By Suzy Hodgson, UVM Center for Sustainable Agriculture
Moving beyond farming and their apiary, Nicole and Ryan have created a novel healing center, retreat, and event space “devoted to re-potentiating our relationship with the living earth.” Their place is called Golden Well Sanctuary for Spirit and Nature in New Haven, Vermont.
Nicole describes what she means by re-potentiate, “living in a relationship with the earth rather than extracting and dominating the earth as we’ve done for hundreds of of years.” Her inspiration comes from looking back at indigenous ancient ways of interacting with the earth. She tells me why she was first attracted to the New Haven location, “We were magnetized by this place. It was synchronicity to us getting here. I liked the diversity of landscape – river, wetlands, ecology, and social aspects. We can invite people to enjoy the river.” But the river proved to be both a blessing and a curse.
As Ryan her husband describes, “We were looking for a place for our bees, and this place just happened to be awesome – we didn’t have a checklist of must haves.” In 2012, they moved their bees, six hives with about 80,000 bees in each hive to the New Haven farm.
While originally only a home for bees, the owner then offered Ryan and Nicole some land for planting a garden. In the fall of 2012, they planted 1000 bulbs of garlic. Expecting a baby, Nicole’s thoughts turned to how she could plant enough food to feed her growing family. The first season was a successful one; planting a ¼ of an acre, Nicole and Ryan fed their family and sold surplus produce at the Vergennes farmers market. To supplement their farm income, Ryan worked making hard cider at Champlain Orchards.
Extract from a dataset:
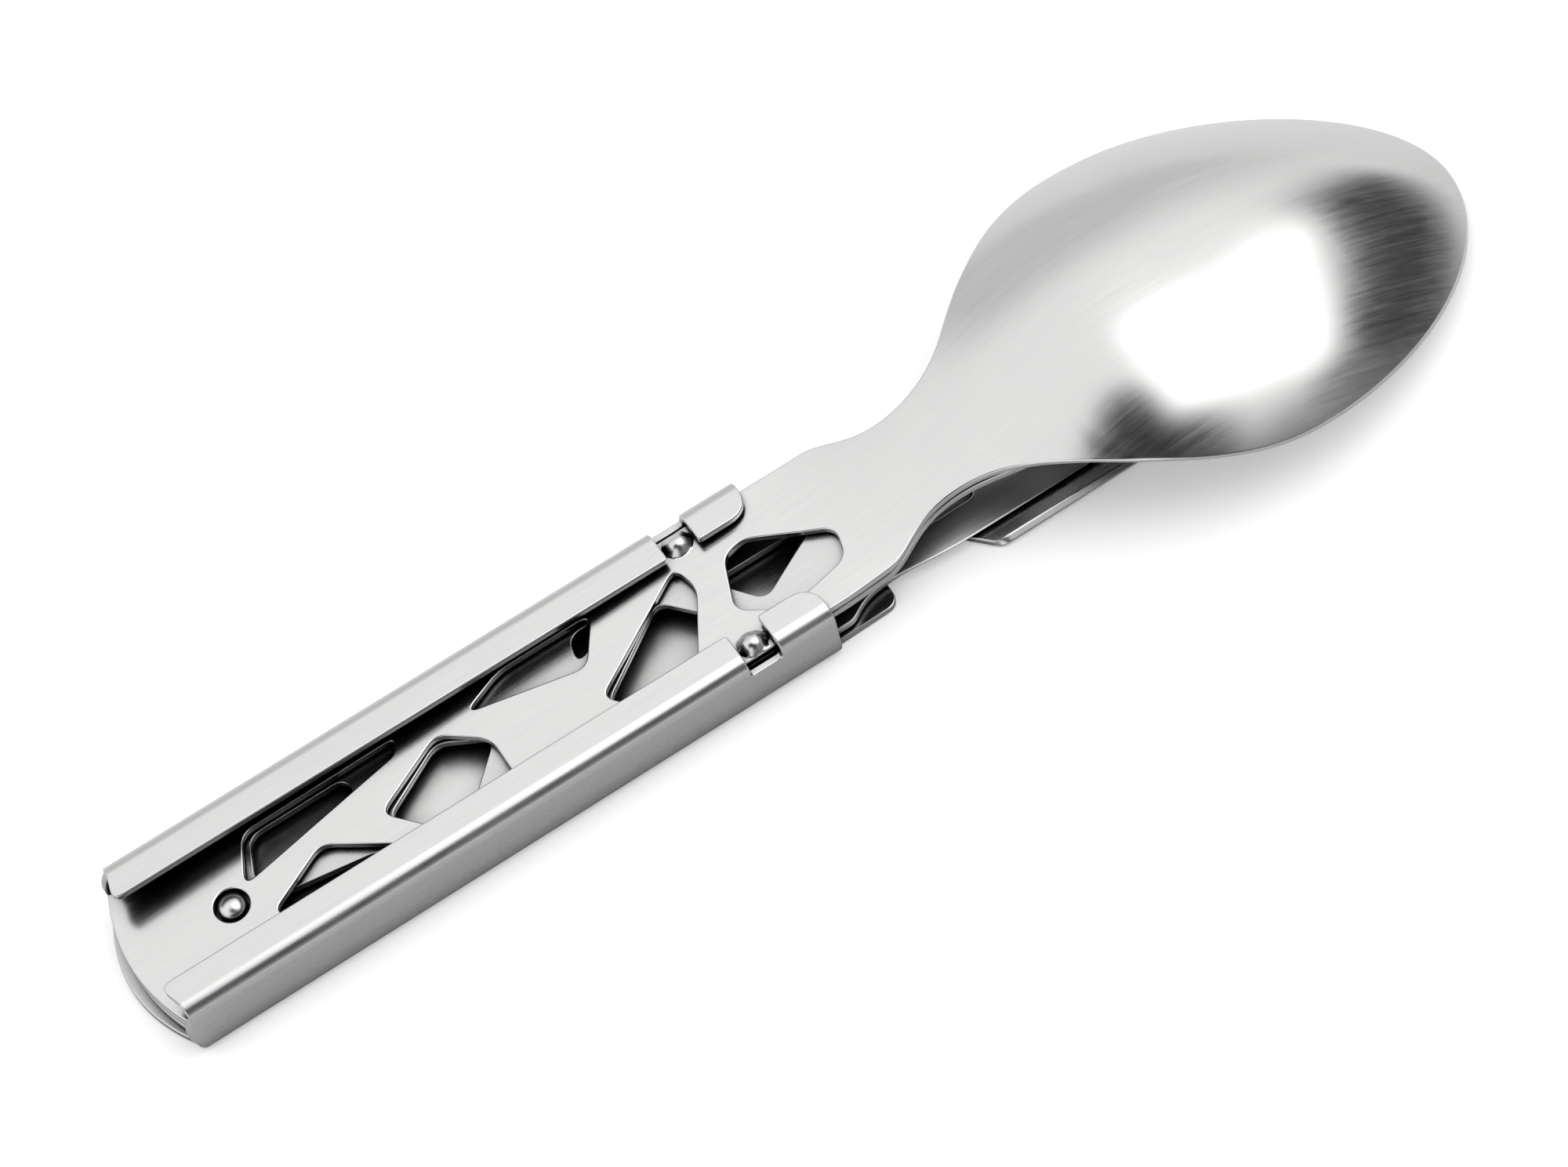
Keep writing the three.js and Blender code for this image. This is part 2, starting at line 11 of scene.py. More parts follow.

Building on this successful start, Golden Well launched their CSA in 2013 with 15 members, growing to 25 members in 2014, 35 members in 2015 and by 2017, their CSA had 50 members. But in June 2017, disaster struck. The New Haven River hopped the bank and flooded all four acres, which they’d planted, bar 1/3 of an acre. Their emerging crops were underwater.
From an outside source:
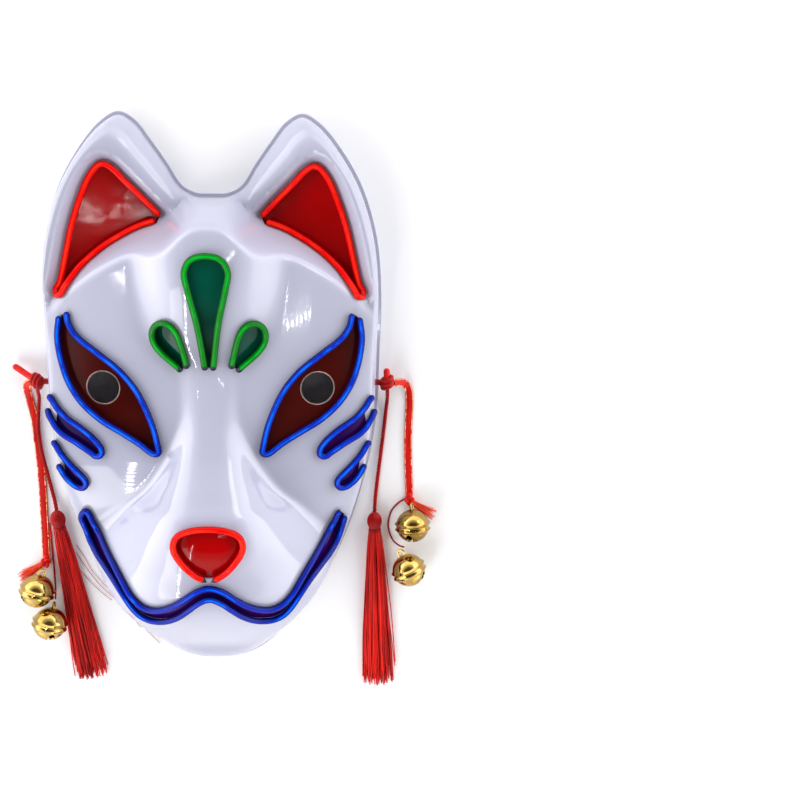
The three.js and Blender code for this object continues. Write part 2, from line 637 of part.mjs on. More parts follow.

“The original concept of a CSA had changed … people want a return.”
Some CSA members were understanding and empathic in accepting the loss, but others were not and expected refunds. As Ryan describes, “The original concept of a CSA as a community-supported farm has changed and is more like a commodity these days, not really shared. People have spent money on a CSA share and they want a return.”
Faced with mixed responses to a really tough CSA season, when the flood hit, Nicole and Ryan also lost their wholesale contracts and had no produce for two farmers markets and their own farmstand. While Nicole and Ryan thought they had crop insurance coverage with the Farm Service Agency, it appears that the disaster relief coverage they had was far from sufficient. “We lost $50,000 worth of produce, a seed purchase of $4000, but we were reimbursed for only $1400.” This could mean the time to reassess different types of risks a farm faces and find an insurance product, which covers these risks adequately.
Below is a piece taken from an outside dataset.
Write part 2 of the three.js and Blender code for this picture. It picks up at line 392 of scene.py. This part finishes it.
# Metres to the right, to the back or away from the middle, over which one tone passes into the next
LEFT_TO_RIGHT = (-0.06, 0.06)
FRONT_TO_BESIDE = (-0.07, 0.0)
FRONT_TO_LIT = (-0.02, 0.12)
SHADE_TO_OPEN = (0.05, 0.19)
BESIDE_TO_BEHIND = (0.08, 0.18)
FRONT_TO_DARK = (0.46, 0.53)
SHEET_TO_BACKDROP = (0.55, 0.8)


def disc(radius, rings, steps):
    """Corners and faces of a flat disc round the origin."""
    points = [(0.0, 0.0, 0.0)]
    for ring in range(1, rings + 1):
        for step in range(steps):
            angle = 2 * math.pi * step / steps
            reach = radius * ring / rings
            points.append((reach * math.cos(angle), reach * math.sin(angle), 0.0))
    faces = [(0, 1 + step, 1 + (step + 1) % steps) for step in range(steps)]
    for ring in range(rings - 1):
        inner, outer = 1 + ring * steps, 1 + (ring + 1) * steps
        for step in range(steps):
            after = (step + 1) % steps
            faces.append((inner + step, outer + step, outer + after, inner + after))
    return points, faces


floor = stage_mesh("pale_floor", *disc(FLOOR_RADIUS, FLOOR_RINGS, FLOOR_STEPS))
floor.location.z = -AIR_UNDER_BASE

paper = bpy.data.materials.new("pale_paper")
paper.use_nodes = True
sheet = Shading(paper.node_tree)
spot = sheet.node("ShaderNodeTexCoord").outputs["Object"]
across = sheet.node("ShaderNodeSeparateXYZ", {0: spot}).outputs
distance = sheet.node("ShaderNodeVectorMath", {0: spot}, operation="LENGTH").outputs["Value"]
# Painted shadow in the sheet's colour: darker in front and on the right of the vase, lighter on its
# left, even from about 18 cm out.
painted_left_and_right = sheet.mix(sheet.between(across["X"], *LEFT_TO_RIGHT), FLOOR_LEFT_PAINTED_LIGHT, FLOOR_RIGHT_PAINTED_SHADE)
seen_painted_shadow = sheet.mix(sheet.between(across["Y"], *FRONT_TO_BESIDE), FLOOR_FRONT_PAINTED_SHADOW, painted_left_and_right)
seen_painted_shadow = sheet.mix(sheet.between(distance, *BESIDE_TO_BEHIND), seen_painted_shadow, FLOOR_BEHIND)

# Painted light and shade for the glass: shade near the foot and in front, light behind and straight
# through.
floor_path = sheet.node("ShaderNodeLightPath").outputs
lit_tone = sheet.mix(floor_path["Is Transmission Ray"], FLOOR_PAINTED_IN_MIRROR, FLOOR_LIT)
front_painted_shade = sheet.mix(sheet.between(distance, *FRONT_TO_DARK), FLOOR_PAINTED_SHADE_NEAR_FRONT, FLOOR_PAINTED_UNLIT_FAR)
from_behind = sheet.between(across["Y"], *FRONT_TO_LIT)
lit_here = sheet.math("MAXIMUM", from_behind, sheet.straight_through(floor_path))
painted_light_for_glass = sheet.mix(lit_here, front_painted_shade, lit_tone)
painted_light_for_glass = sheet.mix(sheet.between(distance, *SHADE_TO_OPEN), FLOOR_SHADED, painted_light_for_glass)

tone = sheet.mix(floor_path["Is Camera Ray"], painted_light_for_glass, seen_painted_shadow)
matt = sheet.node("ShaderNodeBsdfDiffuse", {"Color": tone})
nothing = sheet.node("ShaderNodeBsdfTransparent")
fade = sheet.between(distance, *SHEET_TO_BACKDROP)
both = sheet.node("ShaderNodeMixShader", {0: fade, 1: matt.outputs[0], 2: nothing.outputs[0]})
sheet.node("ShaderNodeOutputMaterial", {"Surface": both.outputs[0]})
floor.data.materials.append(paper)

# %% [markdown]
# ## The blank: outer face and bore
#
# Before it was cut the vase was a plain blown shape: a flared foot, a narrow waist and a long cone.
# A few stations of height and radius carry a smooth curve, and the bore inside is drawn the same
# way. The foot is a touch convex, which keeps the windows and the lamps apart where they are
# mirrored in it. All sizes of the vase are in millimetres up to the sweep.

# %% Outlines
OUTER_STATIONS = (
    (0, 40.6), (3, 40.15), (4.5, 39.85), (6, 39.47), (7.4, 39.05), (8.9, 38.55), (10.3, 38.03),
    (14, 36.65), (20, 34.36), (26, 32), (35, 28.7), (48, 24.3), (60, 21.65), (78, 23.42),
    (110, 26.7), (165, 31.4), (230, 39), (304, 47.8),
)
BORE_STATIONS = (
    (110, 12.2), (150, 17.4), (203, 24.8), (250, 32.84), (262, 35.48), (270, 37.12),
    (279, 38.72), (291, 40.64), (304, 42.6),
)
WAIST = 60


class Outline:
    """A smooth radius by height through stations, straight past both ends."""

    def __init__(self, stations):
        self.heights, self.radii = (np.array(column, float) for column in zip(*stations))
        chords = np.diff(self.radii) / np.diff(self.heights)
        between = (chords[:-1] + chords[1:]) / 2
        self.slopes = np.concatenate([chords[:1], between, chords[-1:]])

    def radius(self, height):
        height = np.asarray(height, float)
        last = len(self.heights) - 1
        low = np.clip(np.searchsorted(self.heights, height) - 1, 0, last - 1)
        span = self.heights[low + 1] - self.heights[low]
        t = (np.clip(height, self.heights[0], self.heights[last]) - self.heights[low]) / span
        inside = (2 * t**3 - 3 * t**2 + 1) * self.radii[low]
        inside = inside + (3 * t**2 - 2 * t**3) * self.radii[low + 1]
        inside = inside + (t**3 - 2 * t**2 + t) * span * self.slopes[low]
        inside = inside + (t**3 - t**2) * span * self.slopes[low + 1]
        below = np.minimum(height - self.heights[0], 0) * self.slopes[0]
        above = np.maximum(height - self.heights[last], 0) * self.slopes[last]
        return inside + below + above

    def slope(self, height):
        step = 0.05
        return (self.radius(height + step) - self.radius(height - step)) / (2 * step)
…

While Nicole and Ryan took a closer look at the risks and rewards of farming, they decided to make a shift away from more crop production, and instead are finding rewards by “refocusing on community as the heart of agriculture and sustainability.” As Nicole describes, “we’re bringing food security and accessibility to the forefront and we’re doing this by growing with people. This year is the start of our Community Farming Project.
More like a community garden with experiential learning, Nicole says, “we’ve had loads of enthusiasm.” People are interested in participating for a number of reasons, some love vegetable gardening but find it can be lonely; others are too busy to grow their own food but want to have some connection, and others enjoy CSA produce but find buying a share upfront, too much of an investment. Nicole and Ryan also offer participatory farming, farm-to-table meals, healing sessions, women-centered courses, airbnb, and brew honey kombucha.
“Having a diversity of enterprises can be a way to manage risks”
In surviving the flood and crop losses of June 2017, Nicole and Ryan learned resiliency and how having a diversity of enterprises can be a way to manage risks. Now, as kombucha sales take off and healing courses fill up, actual vegetable production has shrunk to be a small part of Golden Well. Though small in dollar terms, growing food remains an essential part of the whole experience. Nicole is sanguine about future prospects, “Food is gift from nature not a commodity – we take care of her, she takes care of us. It’s reciprocity.”